◆ RECORDED DATA
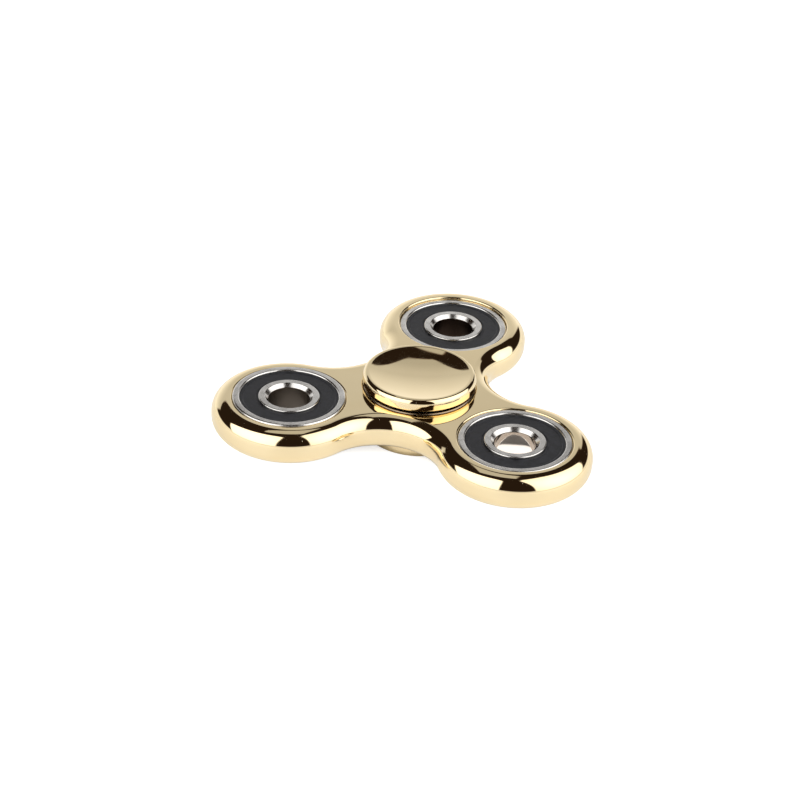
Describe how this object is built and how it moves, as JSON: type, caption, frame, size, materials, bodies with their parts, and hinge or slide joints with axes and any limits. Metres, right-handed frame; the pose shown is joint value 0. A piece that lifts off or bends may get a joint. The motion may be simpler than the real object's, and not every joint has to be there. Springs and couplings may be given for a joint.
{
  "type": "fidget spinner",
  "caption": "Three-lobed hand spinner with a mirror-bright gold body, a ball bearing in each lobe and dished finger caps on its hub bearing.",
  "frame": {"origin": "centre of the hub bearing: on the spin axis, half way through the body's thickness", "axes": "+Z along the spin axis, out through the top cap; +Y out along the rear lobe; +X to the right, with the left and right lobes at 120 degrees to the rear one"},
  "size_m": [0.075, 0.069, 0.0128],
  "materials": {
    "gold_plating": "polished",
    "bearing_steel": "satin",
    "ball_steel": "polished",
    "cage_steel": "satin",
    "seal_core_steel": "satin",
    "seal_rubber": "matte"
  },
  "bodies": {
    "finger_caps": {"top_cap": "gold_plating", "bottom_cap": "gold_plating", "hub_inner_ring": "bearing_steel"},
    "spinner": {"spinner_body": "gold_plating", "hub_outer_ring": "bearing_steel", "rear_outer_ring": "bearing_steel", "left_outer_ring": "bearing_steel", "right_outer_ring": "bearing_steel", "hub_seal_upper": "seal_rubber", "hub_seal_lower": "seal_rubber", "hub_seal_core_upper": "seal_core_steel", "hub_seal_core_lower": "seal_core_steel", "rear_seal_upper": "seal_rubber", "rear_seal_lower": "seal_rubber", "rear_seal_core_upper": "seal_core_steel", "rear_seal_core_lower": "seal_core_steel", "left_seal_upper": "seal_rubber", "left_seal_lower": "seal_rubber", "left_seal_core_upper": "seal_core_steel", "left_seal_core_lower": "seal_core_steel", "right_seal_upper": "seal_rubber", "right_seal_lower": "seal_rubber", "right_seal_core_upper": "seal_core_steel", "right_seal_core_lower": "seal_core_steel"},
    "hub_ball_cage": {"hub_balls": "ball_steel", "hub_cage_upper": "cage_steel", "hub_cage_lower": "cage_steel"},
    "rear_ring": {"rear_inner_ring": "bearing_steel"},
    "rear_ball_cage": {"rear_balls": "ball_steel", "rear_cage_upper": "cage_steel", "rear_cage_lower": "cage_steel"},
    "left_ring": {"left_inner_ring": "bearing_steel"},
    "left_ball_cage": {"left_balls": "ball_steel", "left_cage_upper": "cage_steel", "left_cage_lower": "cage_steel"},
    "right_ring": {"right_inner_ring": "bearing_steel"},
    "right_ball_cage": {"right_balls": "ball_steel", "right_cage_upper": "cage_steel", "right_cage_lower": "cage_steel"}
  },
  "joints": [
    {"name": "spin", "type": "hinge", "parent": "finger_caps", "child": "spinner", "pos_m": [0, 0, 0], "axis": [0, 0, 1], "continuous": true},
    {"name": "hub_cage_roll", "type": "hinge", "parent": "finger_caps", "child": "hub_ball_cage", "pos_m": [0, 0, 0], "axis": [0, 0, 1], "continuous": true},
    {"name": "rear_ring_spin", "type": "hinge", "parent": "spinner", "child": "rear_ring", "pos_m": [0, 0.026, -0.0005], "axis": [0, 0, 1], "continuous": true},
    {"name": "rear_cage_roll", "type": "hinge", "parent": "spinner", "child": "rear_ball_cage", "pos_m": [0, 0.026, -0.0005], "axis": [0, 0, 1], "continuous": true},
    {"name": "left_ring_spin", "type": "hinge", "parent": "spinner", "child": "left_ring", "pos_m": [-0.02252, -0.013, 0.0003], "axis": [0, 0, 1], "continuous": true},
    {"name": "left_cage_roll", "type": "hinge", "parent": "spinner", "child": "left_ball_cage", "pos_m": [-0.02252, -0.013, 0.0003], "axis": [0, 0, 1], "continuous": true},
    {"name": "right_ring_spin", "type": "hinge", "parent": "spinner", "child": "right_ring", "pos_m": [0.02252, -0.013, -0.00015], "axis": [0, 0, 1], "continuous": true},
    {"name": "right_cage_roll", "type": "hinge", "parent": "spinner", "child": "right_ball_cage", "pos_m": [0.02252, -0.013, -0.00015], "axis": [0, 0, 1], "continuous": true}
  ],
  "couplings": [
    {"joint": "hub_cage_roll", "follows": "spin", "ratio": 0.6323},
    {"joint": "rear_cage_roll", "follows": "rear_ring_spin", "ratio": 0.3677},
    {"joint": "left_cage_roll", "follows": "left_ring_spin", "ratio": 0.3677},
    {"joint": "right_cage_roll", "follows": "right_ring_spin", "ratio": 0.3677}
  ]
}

◆ SHORT EXERCISE
Copy down the material exactly as written.

◆ REPLY
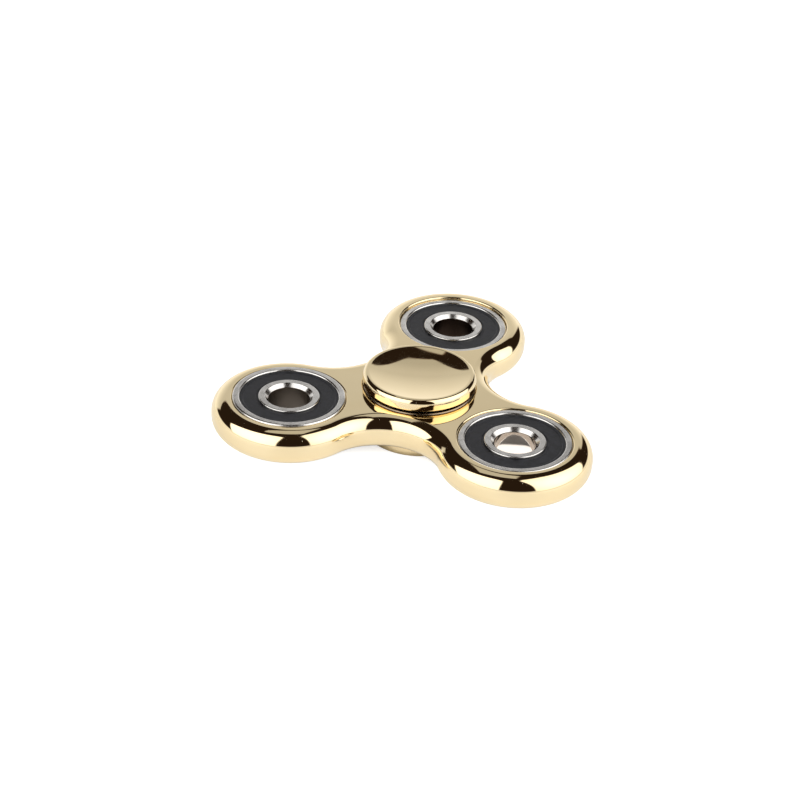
Describe how this object is built and how it moves, as JSON: type, caption, frame, size, materials, bodies with their parts, and hinge or slide joints with axes and any limits. Metres, right-handed frame; the pose shown is joint value 0. A piece that lifts off or bends may get a joint. The motion may be simpler than the real object's, and not every joint has to be there. Springs and couplings may be given for a joint.
{
  "type": "fidget spinner",
  "caption": "Three-lobed hand spinner with a mirror-bright gold body, a ball bearing in each lobe and dished finger caps on its hub bearing.",
  "frame": {"origin": "centre of the hub bearing: on the spin axis, half way through the body's thickness", "axes": "+Z along the spin axis, out through the top cap; +Y out along the rear lobe; +X to the right, with the left and right lobes at 120 degrees to the rear one"},
  "size_m": [0.075, 0.069, 0.0128],
  "materials": {
    "gold_plating": "polished",
    "bearing_steel": "satin",
    "ball_steel": "polished",
    "cage_steel": "satin",
    "seal_core_steel": "satin",
    "seal_rubber": "matte"
  },
  "bodies": {
    "finger_caps": {"top_cap": "gold_plating", "bottom_cap": "gold_plating", "hub_inner_ring": "bearing_steel"},
    "spinner": {"spinner_body": "gold_plating", "hub_outer_ring": "bearing_steel", "rear_outer_ring": "bearing_steel", "left_outer_ring": "bearing_steel", "right_outer_ring": "bearing_steel", "hub_seal_upper": "seal_rubber", "hub_seal_lower": "seal_rubber", "hub_seal_core_upper": "seal_core_steel", "hub_seal_core_lower": "seal_core_steel", "rear_seal_upper": "seal_rubber", "rear_seal_lower": "seal_rubber", "rear_seal_core_upper": "seal_core_steel", "rear_seal_core_lower": "seal_core_steel", "left_seal_upper": "seal_rubber", "left_seal_lower": "seal_rubber", "left_seal_core_upper": "seal_core_steel", "left_seal_core_lower": "seal_core_steel", "right_seal_upper": "seal_rubber", "right_seal_lower": "seal_rubber", "right_seal_core_upper": "seal_core_steel", "right_seal_core_lower": "seal_core_steel"},
    "hub_ball_cage": {"hub_balls": "ball_steel", "hub_cage_upper": "cage_steel", "hub_cage_lower": "cage_steel"},
    "rear_ring": {"rear_inner_ring": "bearing_steel"},
    "rear_ball_cage": {"rear_balls": "ball_steel", "rear_cage_upper": "cage_steel", "rear_cage_lower": "cage_steel"},
    "left_ring": {"left_inner_ring": "bearing_steel"},
    "left_ball_cage": {"left_balls": "ball_steel", "left_cage_upper": "cage_steel", "left_cage_lower": "cage_steel"},
    "right_ring": {"right_inner_ring": "bearing_steel"},
    "right_ball_cage": {"right_balls": "ball_steel", "right_cage_upper": "cage_steel", "right_cage_lower": "cage_steel"}
  },
  "joints": [
    {"name": "spin", "type": "hinge", "parent": "finger_caps", "child": "spinner", "pos_m": [0, 0, 0], "axis": [0, 0, 1], "continuous": true},
    {"name": "hub_cage_roll", "type": "hinge", "parent": "finger_caps", "child": "hub_ball_cage", "pos_m": [0, 0, 0], "axis": [0, 0, 1], "continuous": true},
    {"name": "rear_ring_spin", "type": "hinge", "parent": "spinner", "child": "rear_ring", "pos_m": [0, 0.026, -0.0005], "axis": [0, 0, 1], "continuous": true},
    {"name": "rear_cage_roll", "type": "hinge", "parent": "spinner", "child": "rear_ball_cage", "pos_m": [0, 0.026, -0.0005], "axis": [0, 0, 1], "continuous": true},
    {"name": "left_ring_spin", "type": "hinge", "parent": "spinner", "child": "left_ring", "pos_m": [-0.02252, -0.013, 0.0003], "axis": [0, 0, 1], "continuous": true},
    {"name": "left_cage_roll", "type": "hinge", "parent": "spinner", "child": "left_ball_cage", "pos_m": [-0.02252, -0.013, 0.0003], "axis": [0, 0, 1], "continuous": true},
    {"name": "right_ring_spin", "type": "hinge", "parent": "spinner", "child": "right_ring", "pos_m": [0.02252, -0.013, -0.00015], "axis": [0, 0, 1], "continuous": true},
    {"name": "right_cage_roll", "type": "hinge", "parent": "spinner", "child": "right_ball_cage", "pos_m": [0.02252, -0.013, -0.00015], "axis": [0, 0, 1], "continuous": true}
  ],
  "couplings": [
    {"joint": "hub_cage_roll", "follows": "spin", "ratio": 0.6323},
    {"joint": "rear_cage_roll", "follows": "rear_ring_spin", "ratio": 0.3677},
    {"joint": "left_cage_roll", "follows": "left_ring_spin", "ratio": 0.3677},
    {"joint": "right_cage_roll", "follows": "right_ring_spin", "ratio": 0.3677}
  ]
}